Joe Little, managing editor of Majesty magazine, said: ‘Despite the Queen’s well-established equestrian links with the sheikh, in light of these findings it seems likely that she will distance herself from him, at least in public. The Queen has known Princess Haya since she was a child and is fond of her.’
Queen Elizabeth And The Duke Of Edinburgh are shown with Sheikh Mohammed Bin Rashid Al Maktoum during a visit to Dubai
But one royal source added: ‘I suspect the Queen’s reaction will be determined by how the Government decides to handle this. It’s a tricky one, as the UAE are a key ally of the UK.’
Haya’s high-profile solicitor Baroness Shackleton, a Tory peer who acted for Prince Charles and Sir Paul McCartney in their divorces, was among those targeted in the astonishing cyber hacking mission.
She reported to Black Rod, the monarch’s representative in the House of Lords, that her ‘parliamentary email, my own email, my WhatsApp messages, my pictures and my texts are all visible to somebody else’.
Scotland Yard and the National Crime Agency have been informed of the hacking.
The Met said it had received ‘multiple allegations of crime including unauthorised access and interception of digital devices and offences contrary to the Computer Misuse Act relating to six complainants’.
Detectives launched an investigation and ‘significant inquiries were carried out’ for five months – but the inquiry was shut down in February.

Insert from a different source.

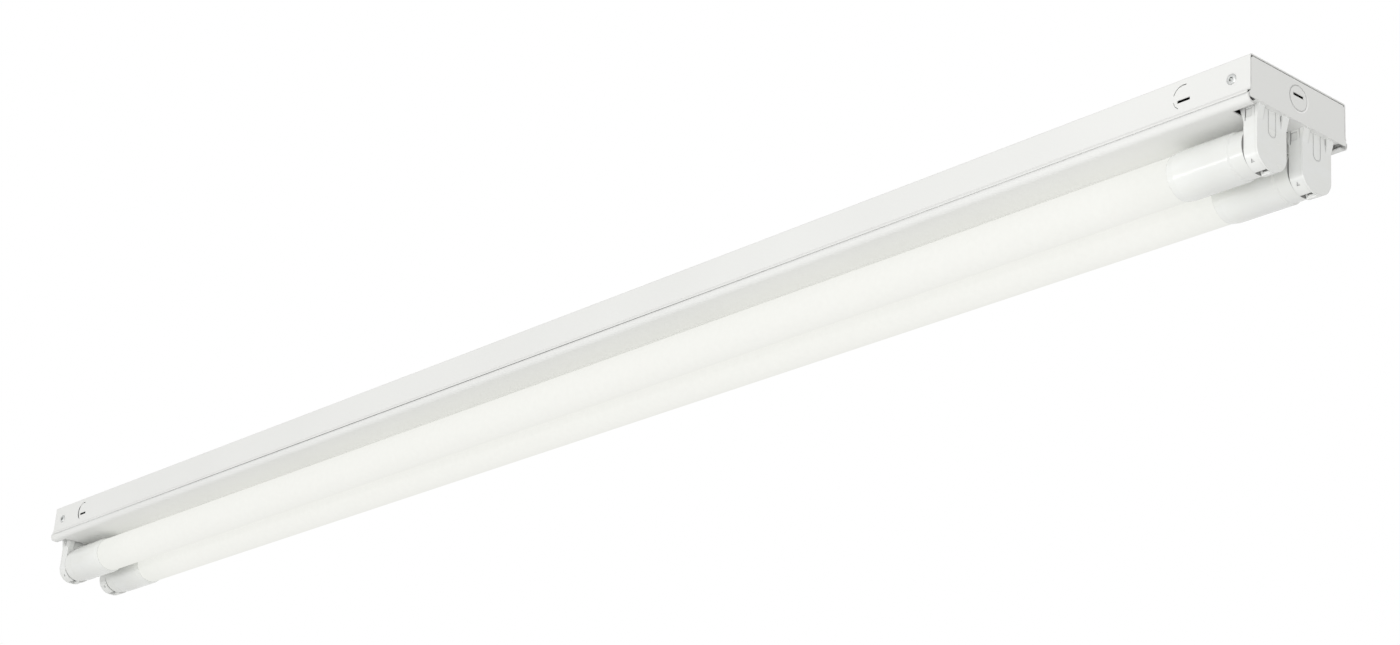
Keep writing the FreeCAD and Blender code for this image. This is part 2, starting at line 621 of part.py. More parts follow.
def side_arrow(y, side):
    """A small triangular dent on the rounded corner."""
    middle_x = (HOLDER_FRONT_X + HOLDER_SPLIT_X) / 2
    half = MARK_SIZE / 2
    outline = [(middle_x - half, -half), (middle_x + half, -half), (middle_x, half)]
    radius = HOLDER_CORNER_RADIUS
    dent = prism_y(outline, radius - MARK_DEPTH, radius + 1)
    dent.rotate(Vector(0, 0, 0), Vector(1, 0, 0), -MARK_ANGLE)
    dent.translate(Vector(0, HOLDER_WIDTH / 2 - radius, HOLDER_BOTTOM_Z + radius))
    if side < 0:
        dent = dent.mirror(Vector(0, 0, 0), Vector(0, 1, 0))
    dent.translate(Vector(0, y, 0))
    return dent


def tongue_outline(y, half_width, bottom, top):
    """A strip with a half-round lower end in short facets."""
    turns = [math.pi * i / TONGUE_FACETS for i in range(TONGUE_FACETS + 1)]
    lower = [(y + half_width * math.cos(a), bottom + half_width - half_width * math.sin(a))
             for a in turns]
    return [(y + half_width, top)] + lower + [(y - half_width, top)]


def holder_back(y):
    """The flat back cover with two flared ears and a grooved tongue."""
    plate = holder_solid(y, HOLDER_SPLIT_X, HOLDER_BACK_X, 0)
    plate = plate.fuse(ears(y, HOLDER_BACK_X, BACK_FLARE, HOLDER_SPLIT_X, BACK_SPREAD)).removeSplitter()
    cuts = []
    for side in (-1, 1):
        centre = y + side * (HOLDER_WIDTH / 2 - EAR_WIDTH - EAR_SLIT / 2)
        cuts.append(box(HOLDER_SPLIT_X - 1, HALF_LENGTH, centre - EAR_SLIT / 2,
                        centre + EAR_SLIT / 2, BRACKET_BOTTOM_Z - EAR_SLIT_HEIGHT,
                        BRACKET_BOTTOM_Z + 1))
    floor_x = HOLDER_BACK_X - TONGUE_GROOVE_DEPTH
    top, bottom = BRACKET_BOTTOM_Z + 1, BRACKET_BOTTOM_Z - TONGUE_HEIGHT
    outer = tongue_outline(y, TONGUE_WIDTH / 2, bottom, top)
    inner = tongue_outline(y, TONGUE_WIDTH / 2 - TONGUE_GROOVE, bottom + TONGUE_GROOVE, top + 1)
    groove = prism_x(outer, floor_x, HALF_LENGTH).cut(prism_x(inner, floor_x - 1, HALF_LENGTH + 1))
    return plate.cut(Part.makeCompound(cuts + [groove]))


def holder_rotor(y):
    """The turning disc that the pins slide into, with a flange that keeps it in the body."""
    front = HOLDER_FRONT_X + ROTOR_RECESS
    flange = HOLDER_FRONT_X + HOLDER_FRONT_WALL + ROTOR_END_PLAY
    disc = rod(ROTOR_RADIUS, (front, y, LAMP_AXIS_Z), (1, 0, 0), flange - front)
    rim = polygon_prism(12, 2 * ROTOR_FLANGE_RADIUS, (flange, y, LAMP_AXIS_Z), (1, 0, 0),
                        ROTOR_FLANGE_THICKNESS)
    half = ROTOR_SLOT_WIDTH / 2
    slot = box(front - 1, flange + ROTOR_FLANGE_THICKNESS + 1, y - HOLDER_WIDTH,
               y + ROTOR_SLOT_REACH, LAMP_AXIS_Z - half, LAMP_AXIS_Z + half)
    return disc.fuse(rim).removeSplitter().cut(slot)


def holder_contact(y):
    """One bent strap: a leaf beside each pin and a bridge under the lead."""
    leaf_y = PIN_SPACING / 2 + PIN_DIAMETER / 2 + CONTACT_GAP
    outer_y = leaf_y + CONTACT_THICKNESS
    bridge_z = BRACKET_BOTTOM_Z - CONTACT_BRIDGE_DROP
    half = CONTACT_DEPTH / 2
    bottom = LAMP_AXIS_Z - CONTACT_BELOW_AXIS
    parts = [box(NECK_X - half, NECK_X + half, y + a, y + b, bottom, bridge_z)
             for a, b in ((-outer_y, -leaf_y), (leaf_y, outer_y))]
    bridge = box(NECK_X - half, NECK_X + half, y - outer_y, y + outer_y,
                 bridge_z - CONTACT_THICKNESS, bridge_z)
    return bridge.fuse(parts).removeSplitter()


# ---- lamp ----
def lamp_tube(y):
    end = BASE_FACE_X - CAP_TUBE_STOP
    outer = rod(LAMP_TUBE_DIAMETER / 2, (-end, y, LAMP_AXIS_Z), (1, 0, 0), 2 * end)
    inner = rod(LAMP_TUBE_DIAMETER / 2 - LAMP_TUBE_WALL, (-end - 1, y, LAMP_AXIS_Z),
                (1, 0, 0), 2 * end + 2)
    return outer.cut(inner)


def lamp_cap(y):
    """A stepped sleeve: a collar at the pins, then a longer sleeve over the tube's end."""
    face = BASE_FACE_X
    collar_r, sleeve_r = CAP_COLLAR_DIAMETER / 2, CAP_DIAMETER / 2
    tube_r = LAMP_TUBE_DIAMETER / 2 + CAP_FIT
    step = face - CAP_COLLAR_LENGTH
    mouth = face - CAP_LENGTH
    stop = face - CAP_TUBE_STOP
    outline = [
        (face, 0), (face, collar_r), (step, collar_r), (step - sleeve_r + collar_r, sleeve_r),
        (mouth + CAP_MOUTH_TAPER, sleeve_r), (mouth, tube_r + CAP_MOUTH_WALL),
        (mouth, tube_r), (stop, tube_r), (stop, 0),
    ]
    cap = revolve_x(outline, y, LAMP_AXIS_Z)
    half = PIN_ROOT_WIDTH / 2 + PIN_FIT
    holes = [box(stop - 1, face + 1, pin_y - half, pin_y + half,
                 LAMP_AXIS_Z - half, LAMP_AXIS_Z + half)
             for pin_y in (y - PIN_SPACING / 2, y + PIN_SPACING / 2)]
    return cap.cut(Part.makeCompound(holes))


def lamp_pins(y):
    """Two round pins, each with a square root through the cap's solid end and a foot behind it."""
    pins = []
    floor_x = BASE_FACE_X - CAP_TUBE_STOP
    root, foot = PIN_ROOT_WIDTH / 2, PIN_FOOT_WIDTH / 2
    for side in (-1, 1):
        pin_y = y + side * PIN_SPACING / 2
        parts = [
            box(floor_x, BASE_FACE_X, pin_y - root, pin_y + root,
                LAMP_AXIS_Z - root, LAMP_AXIS_Z + root),
            box(floor_x - PIN_FOOT_THICKNESS, floor_x, pin_y - foot, pin_y + foot,
                LAMP_AXIS_Z - foot, LAMP_AXIS_Z + foot),
        ]
        pin = small_rod(PIN_DIAMETER, (BASE_FACE_X, pin_y, LAMP_AXIS_Z), (1, 0, 0), PIN_LENGTH)
        pins.append(pin.fuse(parts).removeSplitter())
    return pins


def led_board_reach():
    return BASE_FACE_X - CAP_TUBE_STOP - LED_BOARD_END_GAP


def led_board(y):
    """A flat board whose upper edges rest against the inside of the tube."""
    inner_r = LAMP_TUBE_DIAMETER / 2 - LAMP_TUBE_WALL - LED_BOARD_FIT
    top = LED_BOARD_HEIGHT + LED_BOARD_THICKNESS
    half = math.sqrt(inner_r ** 2 - top ** 2)
    reach = led_board_reach()
    return box(-reach, reach, y - half, y + half,
               LAMP_AXIS_Z + LED_BOARD_HEIGHT, LAMP_AXIS_Z + top)


def led_chips(y):
    """A row of chips under the board."""
    pitch = 2 * led_board_reach() / LED_CHIP_COUNT
    first = -led_board_reach() + pitch / 2
    top = LAMP_AXIS_Z + LED_BOARD_HEIGHT
    half_x, half_y = LED_CHIP_LENGTH / 2, LED_CHIP_WIDTH / 2
    return Part.makeCompound([
        box(first + i * pitch - half_x, first + i * pitch + half_x, y - half_y, y + half_y,
            top - LED_CHIP_HEIGHT, top) for i in range(LED_CHIP_COUNT)])


# ---- ballast and wiring ----
def ballast_screw_x():
    return BALLAST_LENGTH / 2 + BALLAST_TAB_LENGTH / 2


def ground_screw_x():
    return BALLAST_LENGTH / 2 + BALLAST_TAB_LENGTH + GROUND_SCREW_GAP


def ballast_plate():
    top = -CHANNEL_SHEET
    reach = BALLAST_LENGTH / 2 + BALLAST_TAB_LENGTH
    plate = box(-BALLAST_LENGTH / 2, BALLAST_LENGTH / 2, -BALLAST_WIDTH / 2, BALLAST_WIDTH / 2,
                top - BALLAST_PLATE_SHEET, top)
    tabs = box(-reach, reach, -BALLAST_TAB_WIDTH / 2, BALLAST_TAB_WIDTH / 2,
               top - BALLAST_PLATE_SHEET, top)
    plate = plate.fuse(tabs).removeSplitter()
    hole = small_rod(SCREW_DIAMETER + 2 * SCREW_FIT, (ballast_screw_x(), 0, top - 2), (0, 0, 1), 4)
    return plate.cut(hole)


def ballast_case():
    top = -CHANNEL_SHEET - BALLAST_PLATE_SHEET
    case = box(-BALLAST_LENGTH / 2, BALLAST_LENGTH / 2, -BALLAST_WIDTH / 2, BALLAST_WIDTH / 2,
               top - BALLAST_HEIGHT, top)
    bevelled = [e for e in case.Edges
               if min(v.Z for v in e.Vertexes) < top - BALLAST_HEIGHT + 1e-6]
    return case.makeChamfer(BALLAST_EDGE_BEVEL, bevelled)


def screw(x, y, seat_z):
    """A hex-head screw driven up from inside, its tip just under the channel's top face."""
    head = polygon_prism(6, SCREW_HEAD_WIDTH, (x, y, seat_z - SCREW_HEAD_HEIGHT), (0, 0, 1),
                         SCREW_HEAD_HEIGHT)
    shank = small_rod(SCREW_DIAMETER, (x, y, seat_z), (0, 0, 1), -SCREW_TIP_GAP - seat_z)
    whole = head.fuse(shank).removeSplitter()
    bottom = seat_z - SCREW_HEAD_HEIGHT
    slot = box(x - SCREW_HEAD_WIDTH, x + SCREW_HEAD_WIDTH, y - SCREW_SLOT_WIDTH / 2,
               y + SCREW_SLOT_WIDTH / 2, bottom - 1, bottom + SCREW_SLOT_DEPTH)
    return whole.cut(slot)


def holder_leads(side):
    """A lead from the ballast to each lampholder at one end."""
    leads = []
    start_x = BALLAST_LENGTH / 2
    contact_top = BRACKET_BOTTOM_Z - CONTACT_BRIDGE_DROP
    for y in LAMP_ROWS.values():
        start_y = math.copysign(LEAD_START_Y, y)
        route = [
            (start_x, start_y, -LEAD_DROP),
            (start_x + 30, start_y, -LEAD_DROP),
            (start_x + 75, y, -LEAD_DROP),
            (NECK_X, y, -LEAD_DROP),
            (NECK_X, y, contact_top),
        ]
        leads.append(lead(route))
    return mirrored(Part.makeCompound(leads), side)


def supply_lead(side):
    """A short lead from the ballast into a twist-on connector."""
    start_x = BALLAST_LENGTH / 2
    y = side * SUPPLY_LEAD_Y
    far_y = side * (SUPPLY_LEAD_Y + SUPPLY_LEAD_SPREAD)
    drop = LEAD_DROP + 2 * LEAD_DIAMETER
    end_x = start_x + SUPPLY_LEAD_LENGTH
    route = [(start_x, y, -drop), (start_x + 35, y, -drop), (start_x + 70, far_y, -drop),
             (end_x, far_y, -drop)]
    return lead(route), Vector(end_x, far_y, -drop)


def wire_connector(tip):
    """A six-sided cap over the last of a lead."""
    mouth = (tip.x - CONNECTOR_BORE_DEPTH, tip.y, tip.z)
    cap = polygon_prism(6, CONNECTOR_WIDTH, mouth, (1, 0, 0), CONNECTOR_LENGTH)
    bore = polygon_prism(LEAD_SIDES, LEAD_DIAMETER + 2 * LEAD_FIT, mouth, (1, 0, 0),
                         CONNECTOR_BORE_DEPTH)
    return cap.cut(bore)


# ---- all nodes ----
def nodes():
    made = {
        "channel_body": channel_body(),
        "channel_cover": channel_cover(),
        "ballast_plate": ballast_plate(),
        "ballast_case": ballast_case(),
        "ballast_screw": screw(ballast_screw_x(), 0, -CHANNEL_SHEET - BALLAST_PLATE_SHEET),
        "ground_screw": screw(ground_screw_x(), GROUND_SCREW_Y, -CHANNEL_SHEET),
        "blue_lampholder_leads": holder_leads(ENDS["left"]),
        "red_lampholder_leads": holder_leads(ENDS["right"]),
    }
    black, black_tip = supply_lead(-1)
    white, white_tip = supply_lead(1)
    made["black_supply_lead"] = black
    made["white_supply_lead"] = white
    made["wire_connectors"] = Part.makeCompound([wire_connector(black_tip),
                                                 wire_connector(white_tip)])
    contacts = []
    rivets = []
    for end, side in ENDS.items():
        made[f"end_plate_{end}"] = end_plate(side)
        rivets += [end_rivet(side, across) for across in (-1, 1)]
        for row, y in LAMP_ROWS.items():
            made[f"lampholder_body_{row}_{end}"] = mirrored(holder_body(y), side)
            made[f"lampholder_back_{row}_{end}"] = mirrored(holder_back(y), side)
            contacts.append(mirrored(holder_contact(y), side))
    made["lampholder_contacts"] = Part.makeCompound(contacts)
    made["end_plate_rivets"] = Part.makeCompound(rivets)
    for row, y in LAMP_ROWS.items():
        made[f"lamp_tube_{row}"] = lamp_tube(y)
        made[f"led_board_{row}"] = led_board(y)
        made[f"led_chips_{row}"] = led_chips(y)
        made[f"lamp_caps_{row}"] = at_both_ends([lamp_cap(y)])
        made[f"lamp_pins_{row}"] = at_both_ends(lamp_pins(y))
        made[f"lampholder_rotors_{row}"] = at_both_ends([holder_rotor(y)])
    return made


def main():
    os.makedirs("parts", exist_ok=True)
    for name, shape in nodes().items():
        if not shape.isValid() or not shape.Solids:
            print("not a valid solid:", name)
        for solid in shape.Solids:
            if solid.Volume <= 0:
                print("inside out:", name)
        kept = shape if len(shape.Solids) == 1 else Part.makeCompound(shape.Solids)
        kept.exportStep(f"parts/{name}.step")


main()
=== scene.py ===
import json
import math

import bmesh
import bpy
from mathutils import Matrix, Vector


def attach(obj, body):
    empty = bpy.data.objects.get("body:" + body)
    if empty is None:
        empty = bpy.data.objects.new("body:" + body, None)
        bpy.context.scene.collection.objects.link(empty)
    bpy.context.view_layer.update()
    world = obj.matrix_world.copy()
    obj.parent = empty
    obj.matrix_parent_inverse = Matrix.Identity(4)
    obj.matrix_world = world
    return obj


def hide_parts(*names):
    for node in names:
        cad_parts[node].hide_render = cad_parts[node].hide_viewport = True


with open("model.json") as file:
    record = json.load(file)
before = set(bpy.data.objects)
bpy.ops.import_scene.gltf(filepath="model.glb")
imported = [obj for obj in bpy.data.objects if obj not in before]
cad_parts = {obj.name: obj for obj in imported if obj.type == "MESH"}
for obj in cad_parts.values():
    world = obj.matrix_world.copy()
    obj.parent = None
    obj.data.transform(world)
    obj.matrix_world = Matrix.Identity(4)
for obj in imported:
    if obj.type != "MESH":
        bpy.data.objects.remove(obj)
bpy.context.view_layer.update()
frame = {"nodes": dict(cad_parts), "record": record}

NODES = frame["nodes"]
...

Last night the sheikh said: ‘I have always denied the allegations made against me and I continue to do so. These matters concern supposed operations of state security.
‘As a head of government involved in private family proceedings, it was not appropriate for me to provide evidence on such sensitive matters either personally or via my advisers in a foreign court.
‘Neither the Emirate of Dubai nor the UAE are party to these proceedings and they did not participate in the hearing.’
The cyber-hacking mission took place during a critical phase in the sheikh and Haya’s custody case at the High Court in the summer of last year. The case continues.